FCC Finally Orders ISPs To Say Exactly Where They Offer Broadband

The FCC voted today to collect more accurate data about which parts of the U.S. have broadband and which parts lack high-speed connectivity. "From now on, home Internet providers will have to give the FCC geospatial maps of where they provide service instead of merely reporting which census blocks they offer service in," reports Ars Technica. From the report: The FCC's current broadband mapping system has serious limitations. The Form 477 data-collection program that requires ISPs to report census-block coverage lets an ISP count an entire census block as served even if it can serve just one home in the block. There are millions of census blocks across the US, and each one generally contains between 600 and 3,000 people. Perhaps even worse, ISPs can count a census block as served in some cases where they don't provide any broadband in the block. That's because the FCC tells ISPs to report where they could offer service "without an extraordinary commitment of resources." An ISP could thus count a census block as served if it's near its network facilities, but in practice ISPs have charged homeowners tens of thousands of dollars for line extensions.
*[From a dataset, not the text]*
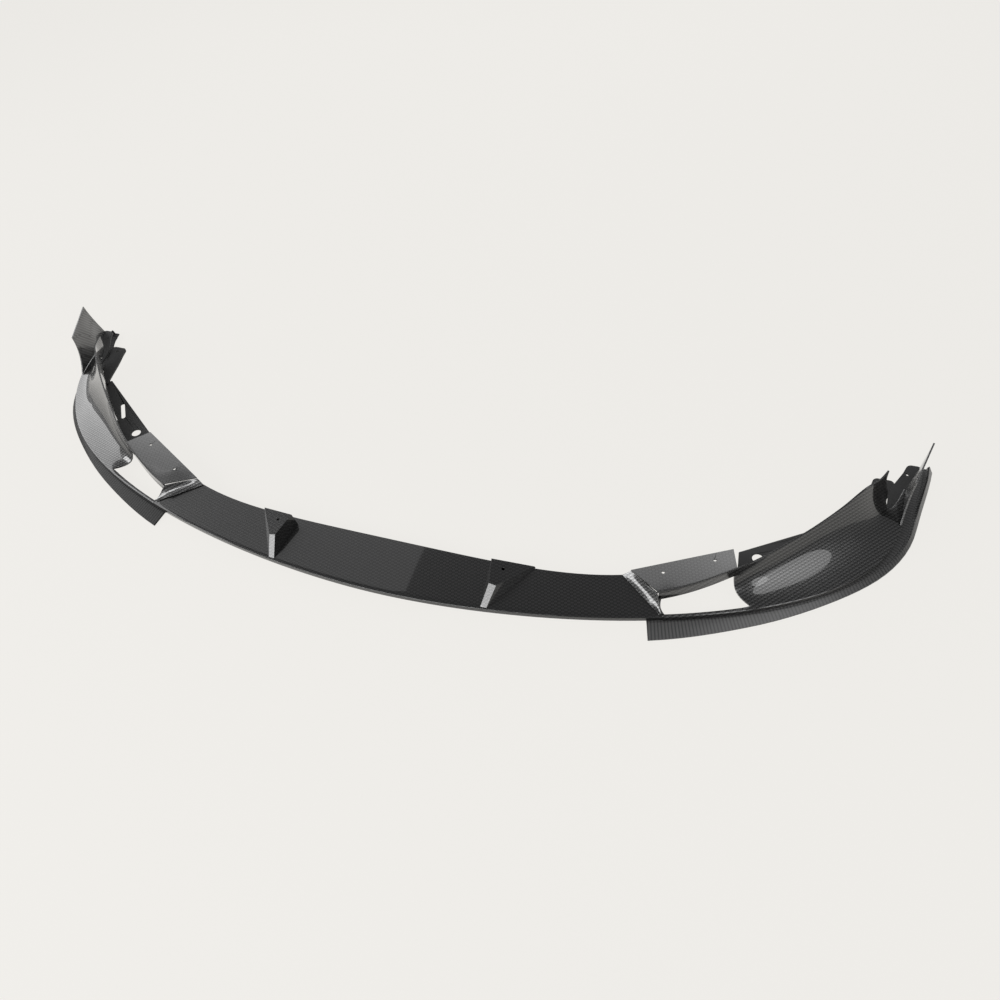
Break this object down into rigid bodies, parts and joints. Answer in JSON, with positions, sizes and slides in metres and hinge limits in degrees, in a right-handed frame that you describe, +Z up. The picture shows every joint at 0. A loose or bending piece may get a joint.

Pai's mapping order (full text) says it "will collect geospatial broadband coverage maps from Internet service providers," and create a crowdsourcing system to collect public input on the accuracy of ISP-submitted maps. ISPs could still count homes that aren't currently connected to their networks, but the FCC has tightened the criteria for doing so. ISPs may only count an area as served if the ISP "has a current broadband connection or it could provide such a connection within ten business days of a customer request and without an extraordinary commitment of resources or construction costs exceeding an ordinary service activation fee." The new requirements are limited to fixed broadband providers, those that offer non-mobile service in homes and businesses.